I don't know how you are drawing that conclusion. The only use of 'm = 0' is when deducing that p = E/c for a photon.

The general "matter wavelength" should be \lambda=\frac{hc}{\sqrt{p^2c^2 + m^2c^4}}

Nope. That's only true if m = 0. Again, λ = h/p, regardless of the mass.

 

[etamorphmagus]

Right right, thanks a bunch Doc Al and JesseM.
JesseM, it might be that he liked λ=h/p because it is simple. Dirac said the math must be beautiful. But the choice does seem arbitrary.

 

[cesiumfrog]

de Broglie's hypothesis was that this last equation λ=h/p would work for all particles, not just photons. What was it that gave him the intuition that it should be this equation, rather than E=hf or λ=hc/E, that should work for particles other than photons?
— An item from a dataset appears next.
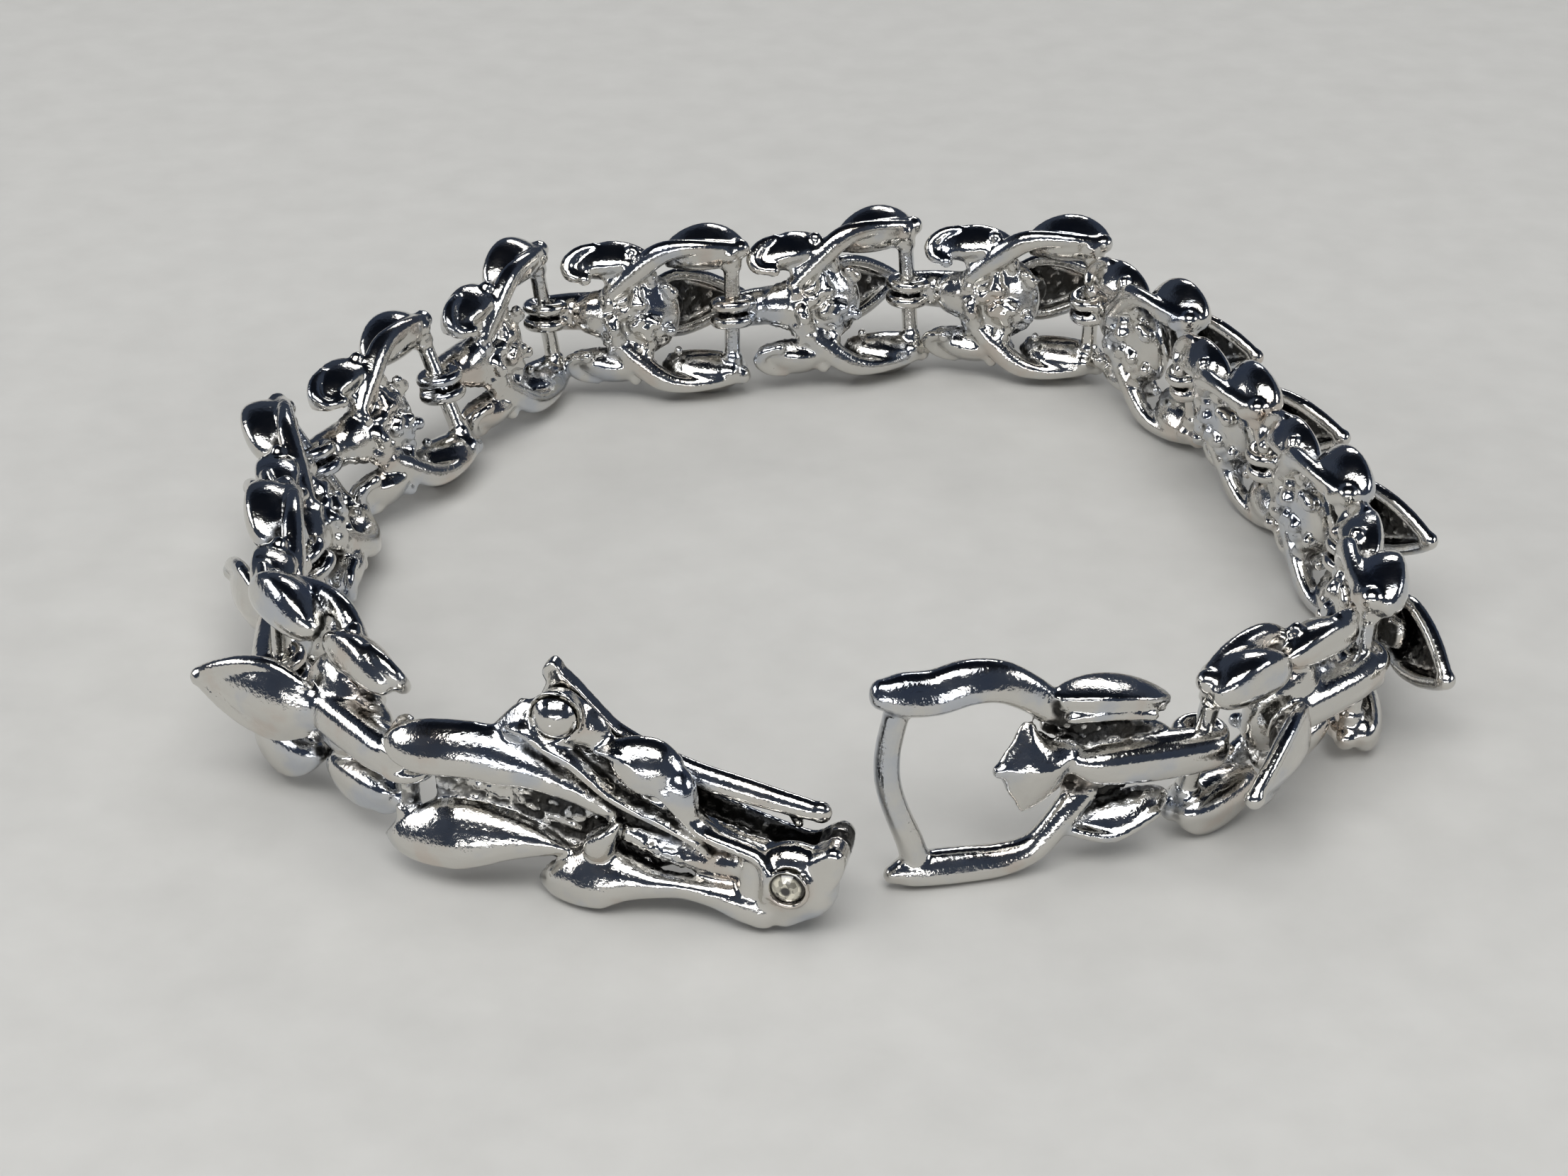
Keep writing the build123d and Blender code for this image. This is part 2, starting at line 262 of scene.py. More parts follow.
# Writes how deep each point of the skin lies among its neighbours, 0 on open faces to 1 in a pit, and
# roughens the pits like sand-cast metal; the material paints shade by this depth, and the grain tops get
# less of it. Extra adds what the piece's own hollows need.
def markRecesses(mesh, reach, extra=lambda spot, normal: 0.0):
    probe = bmesh.new()
    probe.from_mesh(mesh)
    tree = BVHTree.FromBMesh(probe)
    golden = pi * (3 - sqrt(5))
    fan = []
    for k in range(recess["rays"]):
        height = 1 - 2 * (k + 0.5) / recess["rays"]
        ring = sqrt(1 - height * height)
        fan.append(Vector((cos(golden * k) * ring, sin(golden * k) * ring, height)))
    depth = []
    for vert in probe.verts:
        start = vert.co + vert.normal * recess["lift"]
        total = 0.0
        for ray in fan:
            hit = tree.ray_cast(start, (ray + vert.normal * recess["lean"]).normalized(), reach)
            if hit[0] is not None:
                total += 1 - recess["farLoss"] * hit[3] / reach
        depth.append(min(1.0, max(0.0, total / recess["rays"] + extra(vert.co, vert.normal))))
    probe.verts.index_update()
    near = [[edge.other_vert(vert).index for edge in vert.link_edges] for vert in probe.verts]
    for _ in range(recess["spreadRounds"]):
        depth = [0.5 * deep + 0.5 * sum(depth[k] for k in ring) / max(1, len(ring))
                 for deep, ring in zip(depth, near)]
    for k, vert in enumerate(probe.verts):
        rough = softStep(*recess["roughRange"], depth[k])
        bump = (noise.noise(vert.co * recess["coarse"])
                + recess["fineShare"] * noise.noise(vert.co * recess["fine"]))
        vert.co += vert.normal * recess["grain"] * rough * bump
        depth[k] = max(0.0, depth[k] - rough * max(0.0, bump - recess["peakFrom"]) * recess["peakShadeLift"])
    probe.to_mesh(mesh)
    probe.free()
    layer = mesh.attributes.new("recess", "FLOAT", "POINT")
    layer.data.foreach_set("value", depth)


# Brings a mesh to metres in its place and makes it a piece of the object.
def finished(mesh, name, place, material, body, slot, *nodes):
    mesh.transform(place)
    for vert in mesh.vertices:                     # the lowest points rest just clear of the floor
        vert.co.z = max(vert.co.z, floorGap * metresPerMm)
    mesh.polygons.foreach_set("use_smooth", [True] * len(mesh.polygons))
    mesh.materials.clear()
    mesh.materials.append(material)
    piece = bpy.data.objects.new(name, mesh)
    bpy.context.scene.collection.objects.link(piece)
    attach(piece, body)
    if nodes:
        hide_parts(*nodes)


# The place of one piece of the band, from its joint, in metres.
def lay(x, y, z, heading, roll=0.0):
    dx, dy = band["shift"]
    return (Matrix.Scale(metresPerMm, 4) @ Matrix.Translation((x + dx, y + dy, z))
            @ Matrix.Rotation(radians(heading), 4, "Z") @ Matrix.Rotation(radians(roll), 4, "X"))


# Materials

# sRGB hex to linear colour.
def linear(code):
    parts = [int(code[i:i + 2], 16) / 255 for i in (1, 3, 5)]
    return tuple(c / 12.92 if c <= 0.04045 else ((c + 0.055) / 1.055) ** 2.4 for c in parts) + (1.0,)


# Adds a node, sets its fields and sockets, and links sockets to it.
def addNode(tree, kind, settings=None, links=None):
    node = tree.nodes.new(kind)
    for key, value in (settings or {}).items():
        if isinstance(key, str) and hasattr(node, key):
            setattr(node, key, value)
        else:
            node.inputs[key].default_value = value
    for key, source in (links or {}).items():
        tree.links.new(source, node.inputs[key])
    return node


def newMaterial(name):
    material = bpy.data.materials.new(name)
    material.use_nodes = True
    tree = material.node_tree
    tree.nodes.clear()
    return material, tree


silver = {
    "polished": "#D4D2CD",           # white metal plate, hardly any warmth
    "blued": "#A9B8D0",              # thin blue tarnish in patches
    "browned": "#C7AE9A",            # thin brown tarnish in patches
    "recessShadeColour": "#11100E",          # near-black shade painted into the recesses
    "noises": {                      # waves per metre, and octaves
        "grit": (3300, 3.0),         # 0.3 mm sand grain of the casting
        "pits": (4600, 2.0),         # 0.2 mm pinholes that break up the reflections
        "patch": (900, 4.0),         # 1 mm patches that the painted shade and the roughness follow
        "stain": (300, 4.0),         # tarnish patches a few mm wide
        "wave": (420, 1.0),          # slow waves left by hand polishing, about 2.4 mm
    },
    "patchSwing": 0.34,              # how far a patch shifts the edge of the painted shade, half of it each way
    "ramps": {
        "paintedShade": {"From Min": 0.25, "From Max": 0.56, "To Max": 0.94, "interpolation_type": "SMOOTHSTEP"},
        "dull": {"From Min": 0.18, "From Max": 0.45, "interpolation_type": "SMOOTHSTEP"},
        "blue": {"From Min": 0.50, "From Max": 0.68, "To Max": 0.4, "interpolation_type": "SMOOTHSTEP"},
        "brown": {"From Min": 0.30, "From Max": 0.46, "To Min": 0.3, "To Max": 0.0,
                  "interpolation_type": "SMOOTHSTEP"},
        "sheen": {"From Min": 0.3, "From Max": 0.7, "To Min": 0.07, "To Max": 0.15},
    },
    "dulling": 0.26,                 # roughness that the recesses add
    "waveBump": {"Strength": 0.4, "Distance": 0.00006},
    "pitBump": {"Strength": 0.6, "Distance": 0.00003},
    "gritBump": {"Strength": 0.8, "Distance": 0.00012},
}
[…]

I'm not really sure, anyone have any ideas?

He pretty much proved it theoretically, up to a point (the choice of h). https://www.physicsforums.com/showthread.php?t=249679#7"

 

[ytuab]

For photon case, the problem has been solved, because m=0;
But in the electron case, what is the frequency ?

If we don't include the rest mass energy, the energy of the free particle becomes,

E = \frac{1}{2m}p^2

But when we include the big rest mass energy, the energy becomes very big,

E=\sqrt{(pc)^2+m^2c^4}

So in this case, frequency of the electron becomes much bigger than the upper case.

When we apply this to the Schrodinger equation,

i\hbar\frac{\partial}{\partial t} \psi =c \sqrt{\hbar^2k^2+m^2c^2}\psi
But I heard this equation doesn't satisfy relativistic causality.
(Of course, this equation is not Lorentz-covariant.)
Because this Schroedinger equation doesn't include the antiparticle (minus energy solution) like Dirac equation.

So I have one question.
The frequency of the Dirac wavefunction means real electron's matterwave?
And what is the electron's frequency?